• _Exercise inputs_:
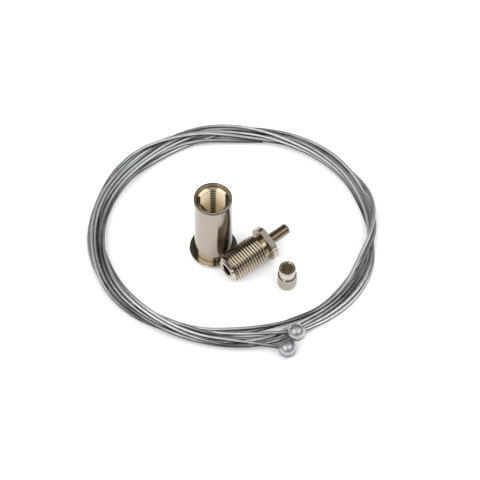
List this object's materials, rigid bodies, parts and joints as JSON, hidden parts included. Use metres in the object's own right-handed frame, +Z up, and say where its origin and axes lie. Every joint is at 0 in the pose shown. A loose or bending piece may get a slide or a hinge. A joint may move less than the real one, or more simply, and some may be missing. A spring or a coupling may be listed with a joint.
{
  "type": "wire rope hanging kit",
  "caption": "Wire-rope hanging kit laid out flat: coiled steel ropes with ball ends, a flanged threaded sleeve, its threaded plug with a stud, and a small stepped bush.",
  "frame": {"origin": "on the table, under the middle of the whole kit's bounding box", "axes": "+Z up from the table, +X along the coil's longer way, to the right in the picture; +Y away from the picture's viewer"},
  "size_m": [0.0988, 0.094, 0.03],
  "materials": {
    "nickel_plate": "bright nickel plate on turned brass",
    "rope_wire": "galvanised strand, dull grey with bright wires",
    "ball_metal": "satin, pressed on the rope"
  },
  "bodies": {
    "wire_coil": {"rope_a": "rope_wire", "rope_b": "rope_wire", "ball_a": "ball_metal", "ball_b": "ball_metal"},
    "sleeve": {"sleeve": "nickel_plate"},
    "plug": {"plug": "nickel_plate"},
    "bush": {"bush": "nickel_plate"}
  },
  "joints": [
    {"name": "sleeve_lift", "type": "slide", "parent": "wire_coil", "child": "sleeve", "axis": [-0.4378, 0.5552, 0.7072], "range_m": [0, 0.04]},
    {"name": "plug_lift", "type": "slide", "parent": "wire_coil", "child": "plug", "axis": [0, 0, 1], "range_m": [0, 0.05]},
    {"name": "bush_lift", "type": "slide", "parent": "wire_coil", "child": "bush", "axis": [0, 0, 1], "range_m": [0, 0.05]}
  ]
}
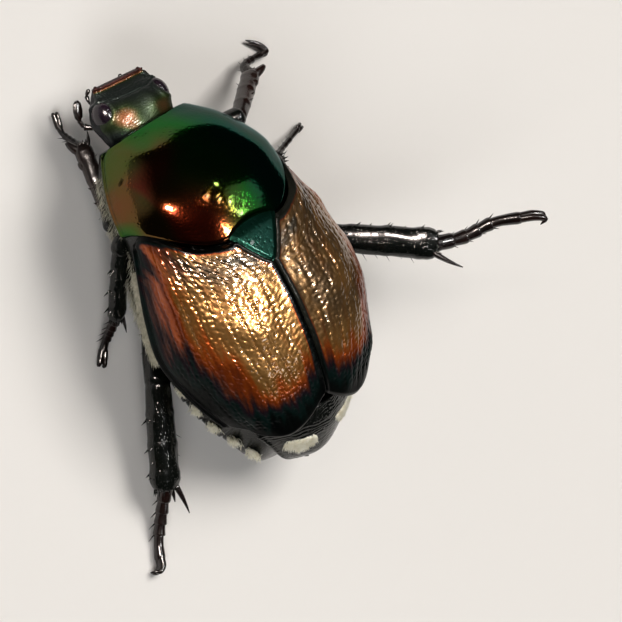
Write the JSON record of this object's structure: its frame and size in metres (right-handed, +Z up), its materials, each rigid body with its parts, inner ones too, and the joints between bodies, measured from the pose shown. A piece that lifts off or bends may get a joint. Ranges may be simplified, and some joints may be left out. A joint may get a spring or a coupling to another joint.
{
  "type": "two-spotted flower scarab",
  "caption": "Life-size still model of a metallic scarab beetle, wing cases closed, five feet on the floor and one hind leg raised",
  "frame": {"origin": "on the floor, under the middle of the whole model's box", "axes": "+Z up, the head towards -Y, the beetle's left side towards +X"},
  "size_m": [0.0138, 0.0116, 0.0047],
  "materials": {
    "green_shell": "very glossy metallic green and copper shell, finely dotted",
    "wing_case": "glossy golden copper brown shell with rows of small pits and black green edges",
    "black_shell": "glossy black green shell",
    "eye": "dark purple black faceted eye",
    "white_hair": "close cream white hair"
  },
  "bodies": {
    "root": {"head": "green_shell", "eye_left": "eye", "eye_right": "eye", "antenna_left": "black_shell", "antenna_right": "black_shell", "pronotum": "green_shell", "scutellum": "green_shell", "elytron_left": "wing_case", "elytron_right": "wing_case", "thorax": "black_shell", "abdomen": "black_shell", "pygidium": "black_shell", "femur_front_left": "black_shell", "shin_front_left": "black_shell", "femur_front_right": "black_shell", "shin_front_right": "black_shell", "femur_middle_left": "black_shell", "shin_middle_left": "black_shell", "femur_middle_right": "black_shell", "shin_middle_right": "black_shell", "femur_hind_left": "black_shell", "shin_hind_left": "black_shell", "femur_hind_right": "black_shell", "shin_hind_right": "black_shell"}
  },
  "joints": []
}
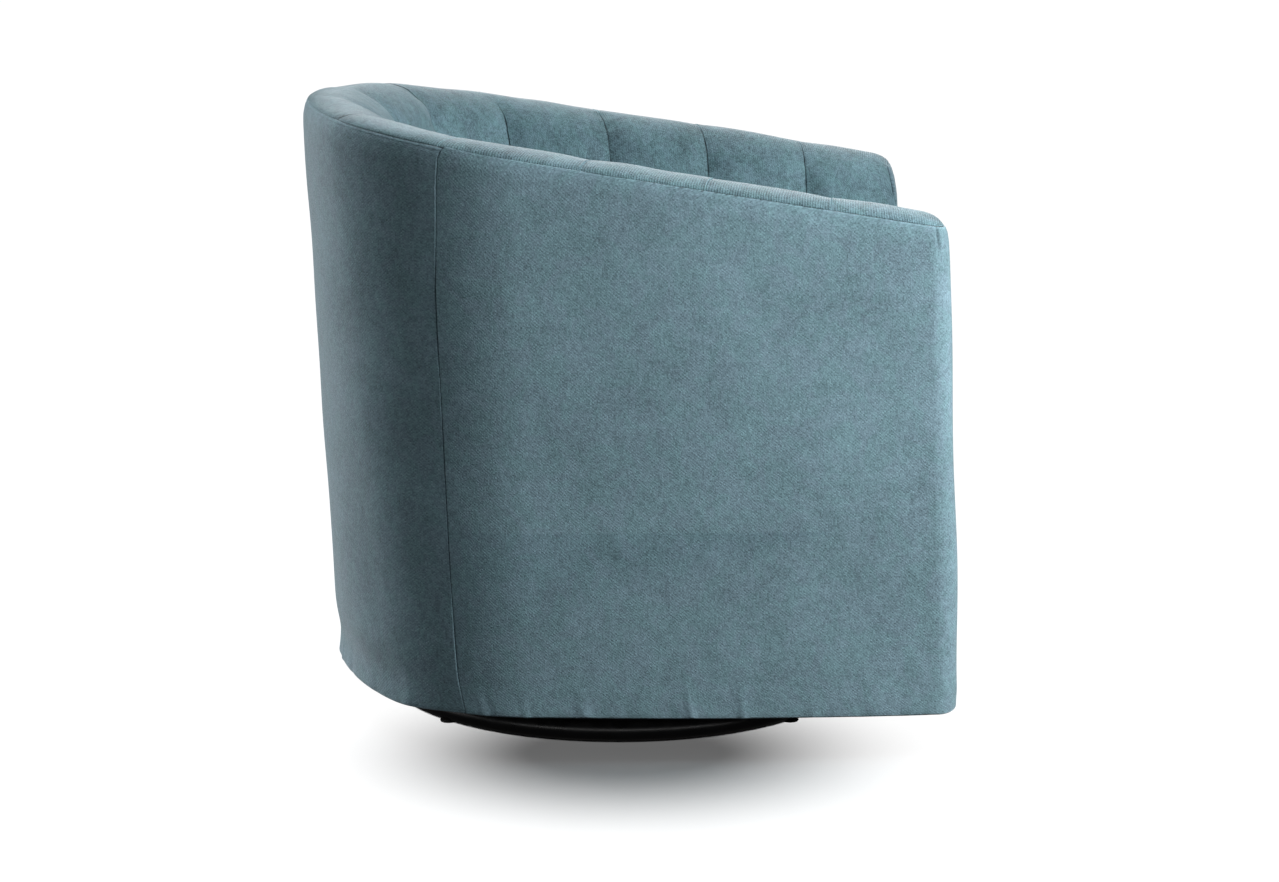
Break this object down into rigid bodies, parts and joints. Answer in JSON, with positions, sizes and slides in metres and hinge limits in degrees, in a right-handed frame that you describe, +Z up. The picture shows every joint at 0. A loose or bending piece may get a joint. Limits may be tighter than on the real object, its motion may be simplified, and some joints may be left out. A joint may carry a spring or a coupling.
{
  "type": "swivel barrel chair",
  "caption": "Swivel barrel chair with a channelled inside back that rolls over a sloping rim, plain outside covers, a loose-look box cushion and a black ring base.",
  "frame": {"origin": "on the floor under the swivel's axis, which is within 6 mm of the middle of the footprint", "axes": "+Z up, -Y to the front of the chair, +X to the sitter's left"},
  "size_m": [0.75, 0.8116, 0.7733],
  "materials": {
    "teal_fabric": "brushed chenille, muted teal",
    "black_cambric": "non-woven dust cloth",
    "birch_plywood": "raw",
    "black_steel": "satin black powder coat",
    "glide_plastic": "matte",
    "spring_steel": "drawn wire",
    "zinc_steel": "zinc plated"
  },
  "bodies": {
    "base": {"base_bar_front": "black_steel", "base_bar_rear": "black_steel", "base_glide_1": "glide_plastic", "base_glide_2": "glide_plastic", "base_glide_3": "glide_plastic", "base_glide_4": "glide_plastic", "base_ring": "black_steel", "lower_plate_screw_1": "zinc_steel", "lower_plate_screw_2": "zinc_steel", "lower_plate_screw_3": "zinc_steel", "lower_plate_screw_4": "zinc_steel", "swivel_lower_plate": "zinc_steel", "swivel_pivot_rivet": "zinc_steel"},
    "ball_cage": {"swivel_ball_cage": "zinc_steel"},
    "chair": {"bottom_frame": "birch_plywood", "channel_pad_01": "teal_fabric", "channel_pad_02": "teal_fabric", "channel_pad_03": "teal_fabric", "channel_pad_04": "teal_fabric", "channel_pad_05": "teal_fabric", "channel_pad_06": "teal_fabric", "channel_pad_07": "teal_fabric", "channel_pad_08": "teal_fabric", "channel_pad_09": "teal_fabric", "channel_pad_10": "teal_fabric", "channel_pad_11": "teal_fabric", "channel_pad_12": "teal_fabric", "channel_pad_13": "teal_fabric", "deck_pad": "black_cambric", "dust_cover": "black_cambric", "front_arm_post_left": "birch_plywood", "front_arm_post_right": "birch_plywood", "front_border": "teal_fabric", "front_seat_rail": "birch_plywood", "outside_arm_cover_left": "teal_fabric", "outside_arm_cover_right": "teal_fabric", "outside_back_cover": "teal_fabric", "rear_post_centre": "birch_plywood", "rear_post_left": "birch_plywood", "rear_post_right": "birch_plywood", "seat_cushion": "teal_fabric", "seat_frame": "birch_plywood", "seat_spring_1": "spring_steel", "seat_spring_2": "spring_steel", "seat_spring_3": "spring_steel", "seat_spring_4": "spring_steel", "seat_spring_5": "spring_steel", "swivel_rail_front": "birch_plywood", "swivel_rail_rear": "birch_plywood", "swivel_upper_plate": "zinc_steel", "top_rail_back": "birch_plywood", "top_rail_left": "birch_plywood", "top_rail_right": "birch_plywood", "upper_plate_screw_1": "zinc_steel", "upper_plate_screw_2": "zinc_steel", "upper_plate_screw_3": "zinc_steel", "upper_plate_screw_4": "zinc_steel"}
  },
  "joints": [
    {"name": "swivel", "type": "hinge", "parent": "base", "child": "chair", "pos_m": [0, 0, 0], "axis": [0, 0, 1], "continuous": true},
    {"name": "cage_roll", "type": "hinge", "parent": "base", "child": "ball_cage", "pos_m": [0, 0, 0], "axis": [0, 0, 1], "continuous": true}
  ],
  "couplings": [
    {"joint": "cage_roll", "follows": "swivel", "ratio": 0.5}
  ]
}
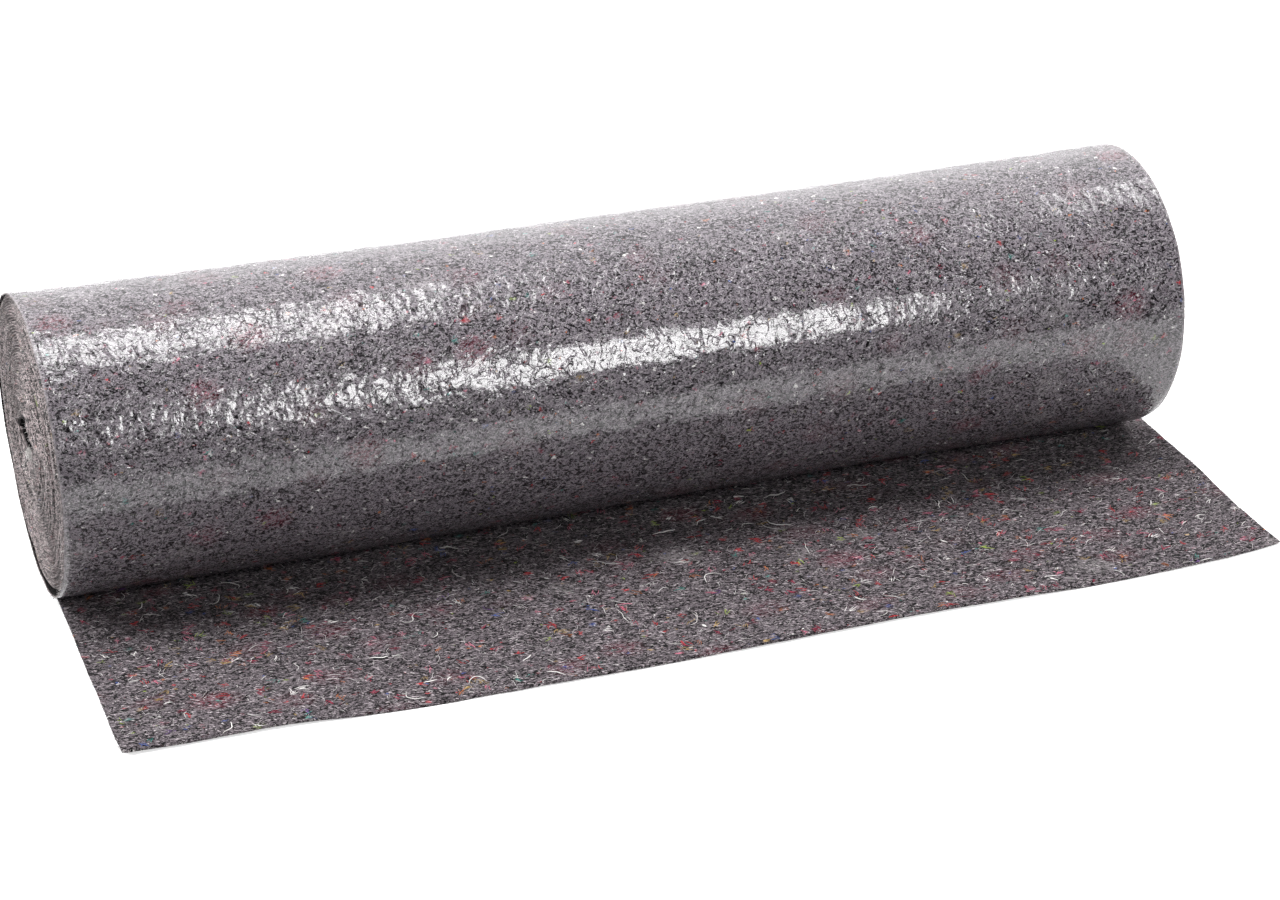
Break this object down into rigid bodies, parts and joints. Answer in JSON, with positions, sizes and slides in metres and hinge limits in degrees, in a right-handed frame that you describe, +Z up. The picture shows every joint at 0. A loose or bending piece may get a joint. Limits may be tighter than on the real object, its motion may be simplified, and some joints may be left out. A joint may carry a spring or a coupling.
{
  "type": "roll of film-backed covering fleece",
  "caption": "Roll of grey recycled-fibre felt faced with clear film, wound without a core, its loose end laid out flat in front of it.",
  "frame": {"origin": "on the floor, under the axis of the roll, halfway along the roll", "axes": "+X along the roll, -Y towards the loose end, +Z up"},
  "size_m": [1.014, 0.4406, 0.255],
  "materials": {
    "felt": "matt needled felt of mixed recycled fibres",
    "film_faced_felt": "the same felt, its outer side under a thin clear glossy film"
  },
  "bodies": {
    "root": {"wound_roll": "felt", "loose_end": "film_faced_felt"}
  },
  "joints": []
}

• _What you should do_:
Extract all of the data above without altering anything.

• _Problem solution_:
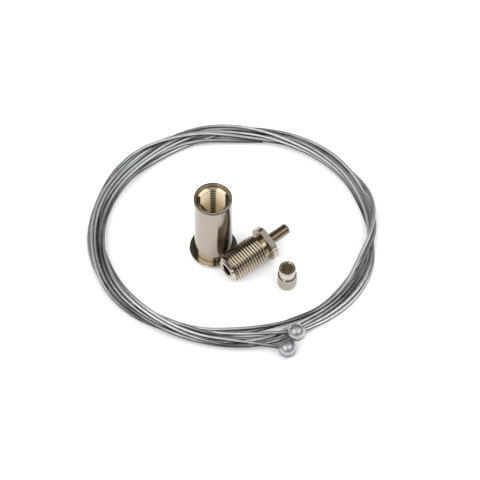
List this object's materials, rigid bodies, parts and joints as JSON, hidden parts included. Use metres in the object's own right-handed frame, +Z up, and say where its origin and axes lie. Every joint is at 0 in the pose shown. A loose or bending piece may get a slide or a hinge. A joint may move less than the real one, or more simply, and some may be missing. A spring or a coupling may be listed with a joint.
{
  "type": "wire rope hanging kit",
  "caption": "Wire-rope hanging kit laid out flat: coiled steel ropes with ball ends, a flanged threaded sleeve, its threaded plug with a stud, and a small stepped bush.",
  "frame": {"origin": "on the table, under the middle of the whole kit's bounding box", "axes": "+Z up from the table, +X along the coil's longer way, to the right in the picture; +Y away from the picture's viewer"},
  "size_m": [0.0988, 0.094, 0.03],
  "materials": {
    "nickel_plate": "bright nickel plate on turned brass",
    "rope_wire": "galvanised strand, dull grey with bright wires",
    "ball_metal": "satin, pressed on the rope"
  },
  "bodies": {
    "wire_coil": {"rope_a": "rope_wire", "rope_b": "rope_wire", "ball_a": "ball_metal", "ball_b": "ball_metal"},
    "sleeve": {"sleeve": "nickel_plate"},
    "plug": {"plug": "nickel_plate"},
    "bush": {"bush": "nickel_plate"}
  },
  "joints": [
    {"name": "sleeve_lift", "type": "slide", "parent": "wire_coil", "child": "sleeve", "axis": [-0.4378, 0.5552, 0.7072], "range_m": [0, 0.04]},
    {"name": "plug_lift", "type": "slide", "parent": "wire_coil", "child": "plug", "axis": [0, 0, 1], "range_m": [0, 0.05]},
    {"name": "bush_lift", "type": "slide", "parent": "wire_coil", "child": "bush", "axis": [0, 0, 1], "range_m": [0, 0.05]}
  ]
}
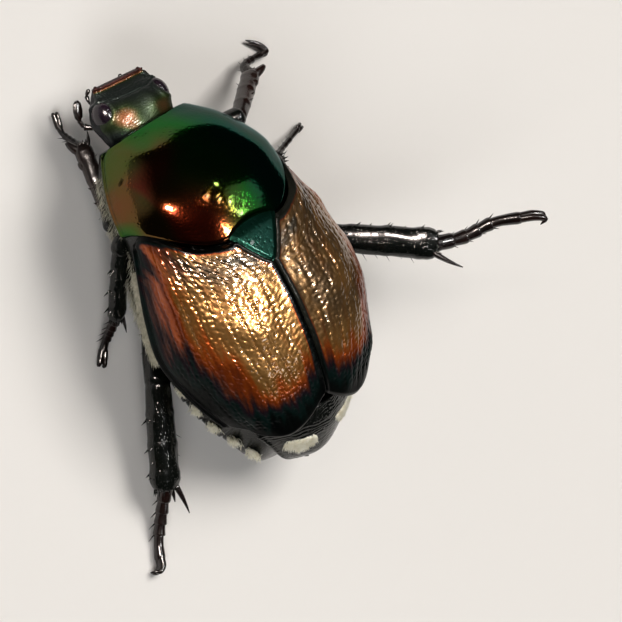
Write the JSON record of this object's structure: its frame and size in metres (right-handed, +Z up), its materials, each rigid body with its parts, inner ones too, and the joints between bodies, measured from the pose shown. A piece that lifts off or bends may get a joint. Ranges may be simplified, and some joints may be left out. A joint may get a spring or a coupling to another joint.
{
  "type": "two-spotted flower scarab",
  "caption": "Life-size still model of a metallic scarab beetle, wing cases closed, five feet on the floor and one hind leg raised",
  "frame": {"origin": "on the floor, under the middle of the whole model's box", "axes": "+Z up, the head towards -Y, the beetle's left side towards +X"},
  "size_m": [0.0138, 0.0116, 0.0047],
  "materials": {
    "green_shell": "very glossy metallic green and copper shell, finely dotted",
    "wing_case": "glossy golden copper brown shell with rows of small pits and black green edges",
    "black_shell": "glossy black green shell",
    "eye": "dark purple black faceted eye",
    "white_hair": "close cream white hair"
  },
  "bodies": {
    "root": {"head": "green_shell", "eye_left": "eye", "eye_right": "eye", "antenna_left": "black_shell", "antenna_right": "black_shell", "pronotum": "green_shell", "scutellum": "green_shell", "elytron_left": "wing_case", "elytron_right": "wing_case", "thorax": "black_shell", "abdomen": "black_shell", "pygidium": "black_shell", "femur_front_left": "black_shell", "shin_front_left": "black_shell", "femur_front_right": "black_shell", "shin_front_right": "black_shell", "femur_middle_left": "black_shell", "shin_middle_left": "black_shell", "femur_middle_right": "black_shell", "shin_middle_right": "black_shell", "femur_hind_left": "black_shell", "shin_hind_left": "black_shell", "femur_hind_right": "black_shell", "shin_hind_right": "black_shell"}
  },
  "joints": []
}
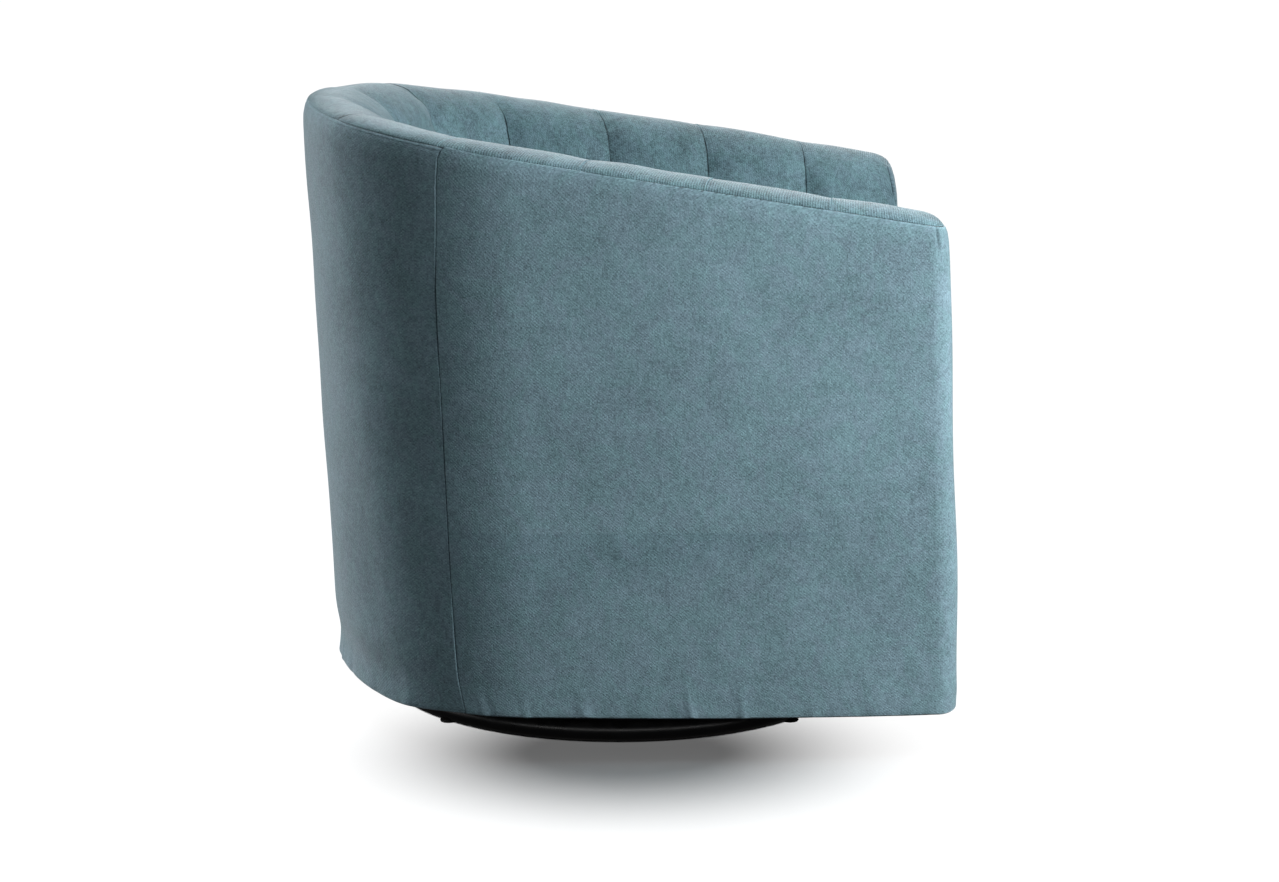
Break this object down into rigid bodies, parts and joints. Answer in JSON, with positions, sizes and slides in metres and hinge limits in degrees, in a right-handed frame that you describe, +Z up. The picture shows every joint at 0. A loose or bending piece may get a joint. Limits may be tighter than on the real object, its motion may be simplified, and some joints may be left out. A joint may carry a spring or a coupling.
{
  "type": "swivel barrel chair",
  "caption": "Swivel barrel chair with a channelled inside back that rolls over a sloping rim, plain outside covers, a loose-look box cushion and a black ring base.",
  "frame": {"origin": "on the floor under the swivel's axis, which is within 6 mm of the middle of the footprint", "axes": "+Z up, -Y to the front of the chair, +X to the sitter's left"},
  "size_m": [0.75, 0.8116, 0.7733],
  "materials": {
    "teal_fabric": "brushed chenille, muted teal",
    "black_cambric": "non-woven dust cloth",
    "birch_plywood": "raw",
    "black_steel": "satin black powder coat",
    "glide_plastic": "matte",
    "spring_steel": "drawn wire",
    "zinc_steel": "zinc plated"
  },
  "bodies": {
    "base": {"base_bar_front": "black_steel", "base_bar_rear": "black_steel", "base_glide_1": "glide_plastic", "base_glide_2": "glide_plastic", "base_glide_3": "glide_plastic", "base_glide_4": "glide_plastic", "base_ring": "black_steel", "lower_plate_screw_1": "zinc_steel", "lower_plate_screw_2": "zinc_steel", "lower_plate_screw_3": "zinc_steel", "lower_plate_screw_4": "zinc_steel", "swivel_lower_plate": "zinc_steel", "swivel_pivot_rivet": "zinc_steel"},
    "ball_cage": {"swivel_ball_cage": "zinc_steel"},
    "chair": {"bottom_frame": "birch_plywood", "channel_pad_01": "teal_fabric", "channel_pad_02": "teal_fabric", "channel_pad_03": "teal_fabric", "channel_pad_04": "teal_fabric", "channel_pad_05": "teal_fabric", "channel_pad_06": "teal_fabric", "channel_pad_07": "teal_fabric", "channel_pad_08": "teal_fabric", "channel_pad_09": "teal_fabric", "channel_pad_10": "teal_fabric", "channel_pad_11": "teal_fabric", "channel_pad_12": "teal_fabric", "channel_pad_13": "teal_fabric", "deck_pad": "black_cambric", "dust_cover": "black_cambric", "front_arm_post_left": "birch_plywood", "front_arm_post_right": "birch_plywood", "front_border": "teal_fabric", "front_seat_rail": "birch_plywood", "outside_arm_cover_left": "teal_fabric", "outside_arm_cover_right": "teal_fabric", "outside_back_cover": "teal_fabric", "rear_post_centre": "birch_plywood", "rear_post_left": "birch_plywood", "rear_post_right": "birch_plywood", "seat_cushion": "teal_fabric", "seat_frame": "birch_plywood", "seat_spring_1": "spring_steel", "seat_spring_2": "spring_steel", "seat_spring_3": "spring_steel", "seat_spring_4": "spring_steel", "seat_spring_5": "spring_steel", "swivel_rail_front": "birch_plywood", "swivel_rail_rear": "birch_plywood", "swivel_upper_plate": "zinc_steel", "top_rail_back": "birch_plywood", "top_rail_left": "birch_plywood", "top_rail_right": "birch_plywood", "upper_plate_screw_1": "zinc_steel", "upper_plate_screw_2": "zinc_steel", "upper_plate_screw_3": "zinc_steel", "upper_plate_screw_4": "zinc_steel"}
  },
  "joints": [
    {"name": "swivel", "type": "hinge", "parent": "base", "child": "chair", "pos_m": [0, 0, 0], "axis": [0, 0, 1], "continuous": true},
    {"name": "cage_roll", "type": "hinge", "parent": "base", "child": "ball_cage", "pos_m": [0, 0, 0], "axis": [0, 0, 1], "continuous": true}
  ],
  "couplings": [
    {"joint": "cage_roll", "follows": "swivel", "ratio": 0.5}
  ]
}
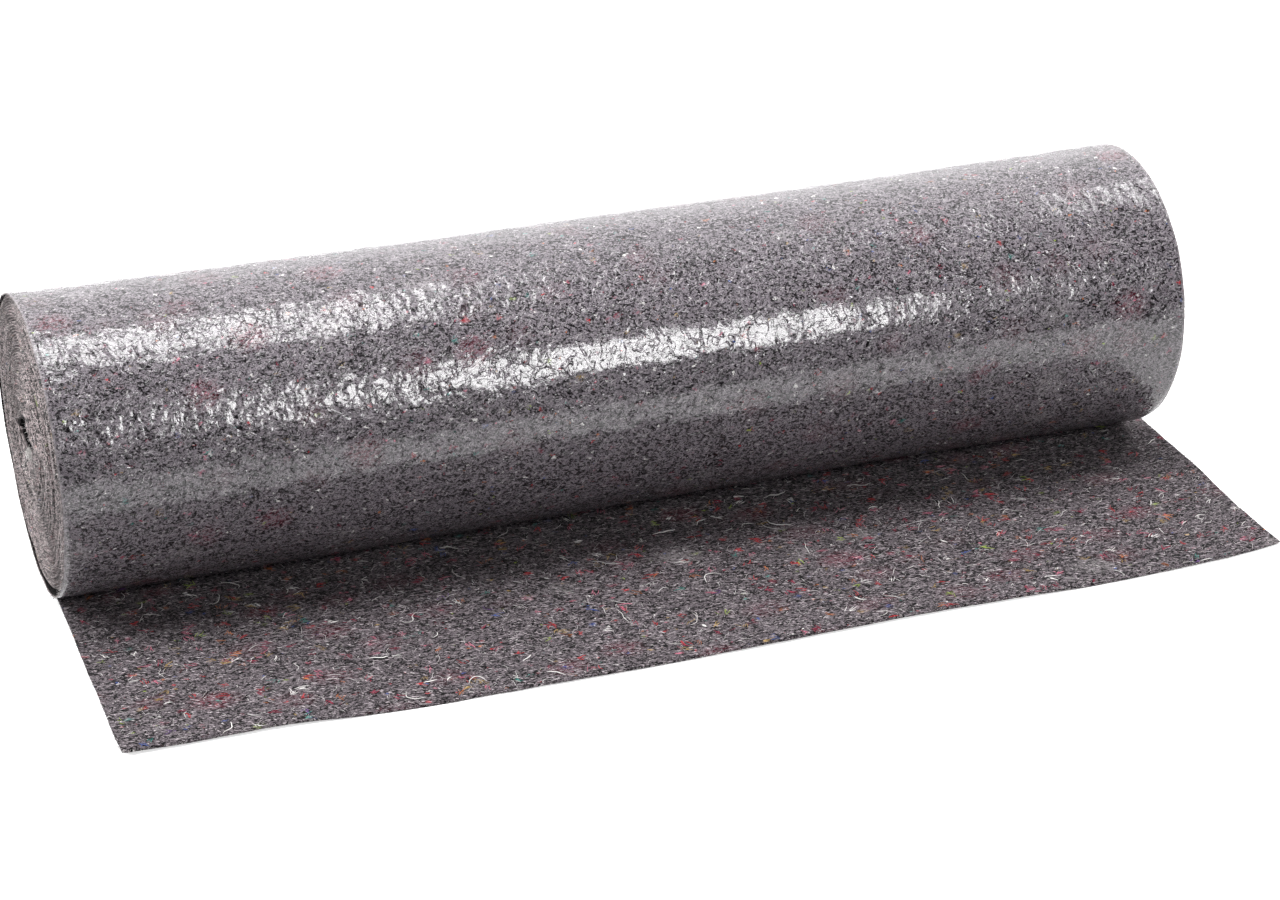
Break this object down into rigid bodies, parts and joints. Answer in JSON, with positions, sizes and slides in metres and hinge limits in degrees, in a right-handed frame that you describe, +Z up. The picture shows every joint at 0. A loose or bending piece may get a joint. Limits may be tighter than on the real object, its motion may be simplified, and some joints may be left out. A joint may carry a spring or a coupling.
{
  "type": "roll of film-backed covering fleece",
  "caption": "Roll of grey recycled-fibre felt faced with clear film, wound without a core, its loose end laid out flat in front of it.",
  "frame": {"origin": "on the floor, under the axis of the roll, halfway along the roll", "axes": "+X along the roll, -Y towards the loose end, +Z up"},
  "size_m": [1.014, 0.4406, 0.255],
  "materials": {
    "felt": "matt needled felt of mixed recycled fibres",
    "film_faced_felt": "the same felt, its outer side under a thin clear glossy film"
  },
  "bodies": {
    "root": {"wound_roll": "felt", "loose_end": "film_faced_felt"}
  },
  "joints": []
}